Sumter School District 17's Board of Trustees has completed interviews with five finalists for the district's vacant superintendent position, including interim Superintendent Dr. Andrena Ray. "I was interviewed by the board (of trustees) in a formal interview last week," Ray said this morning "I am an official candidate." The board will meet May 5 to review the candidates' applications.

• Wilson Hall tennis coach Chuck McCord felt his Barons had to have an above-average day if they were to defeat four-time defending state champion Orangeburg Prep for the SCISAA 3A title. It didn't happen and the Indians have now won five in a row. Prep dominated the singles, winning five of the six matches, and went on to a 7-2 victory at the Palmetto Park courts.

• Bishopville native Mike Holland wants to shoot in the 80s during today's final round of the Ben Hogan South Carolina Classic at The Country Club of South Carolina. But he's talking degrees, not strokes. "This is my time of year - from May to August," he said after shooting a one-under 71 in the opening round Thursday.

• While the world of art can be kind or cruel to those who pursue careers amid its ever-changing environs, a number of USC Sumter alumni are enjoying considerable success as artists. Tarleton Blackwell, a Clarendon County resident, returned to his alma mater recently to present a slide-illustrated lecture on his work. In spite of a busy schedule as an elementary school teacher, Blackwell still finds time to paint life-size portraits and large-scale pieces that include images that sometimes startle, often amuse and always challenge the viewer.

• An increasing number of people are taking advantage of the various programs offered by the Sumter County Recreation Department, according to Ray Mergil, the department's athletic director. "We have 96 teams, with an average of 15 kids per team, participating in our Sumter Kids in Baseball program this year," Mergil said. "That is the most Sumter County has ever had. We had to cut off the registration because we didn't have any more parks to put them in. Last year, we roughly had 73 teams."

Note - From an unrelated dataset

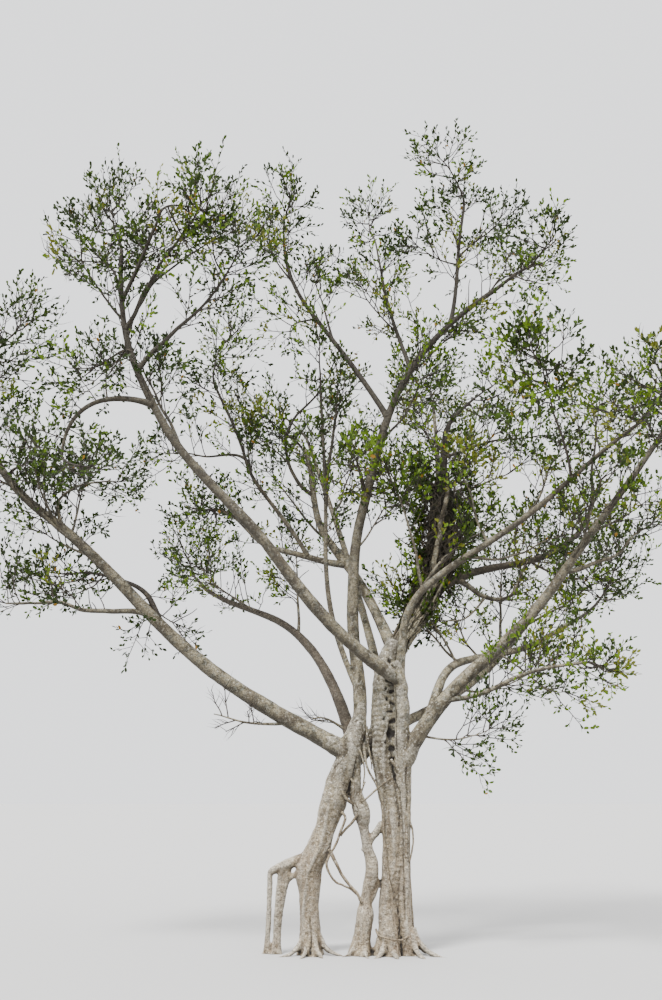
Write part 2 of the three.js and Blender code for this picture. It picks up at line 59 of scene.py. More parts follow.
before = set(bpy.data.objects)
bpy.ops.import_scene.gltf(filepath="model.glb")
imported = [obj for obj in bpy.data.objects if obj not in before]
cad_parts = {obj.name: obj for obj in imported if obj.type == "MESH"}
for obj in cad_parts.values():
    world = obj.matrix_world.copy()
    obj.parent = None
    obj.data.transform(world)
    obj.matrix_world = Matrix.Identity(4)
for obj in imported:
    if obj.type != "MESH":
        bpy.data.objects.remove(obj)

• Sumter City Council will hear a final report by City Engineer Al Harris on the feasibility of providing city utility services to residents living north of the city. A group of residents in that area has requested annexation in an effort to gain use of city services. Harris told council members that bringing wastewater service to the area - adjacent to U.S. 401, north and south of the U.S. 76-378 bypass - could cost as much as $800,000. Installation of a wastewater system in the area would be an infrastructure improvement of long-range development. Currently only about 30 houses exist in the area.

• "Sumter youths say they are tired of being treated like second-class citizens by adults, media, society and each other. "People don't give youth credit," said Bryan Morse, a Thomas Sumter Academy senior. "They think that because you're young, your words won't hold water." But some Sumter County teens are determined to earn that credit. A group of about 10 teens has formed the Sumter County Youth Council. The group's goals are to provide positive role models for children and to communicate with adults, the media and local government officials.

• Will Sumter County automobile owners have to pay an extra $12 to $15 to drive their cars next year? Sumter County Council members said they will explore the idea of charging a $12 to $15 vehicle fee to help pay for county road maintenance. The fee would be in addition to personal property taxes already levied by the county on cars, but property owners would see the fee taken out of the taxes on tier land, Councilman Joe Davis said.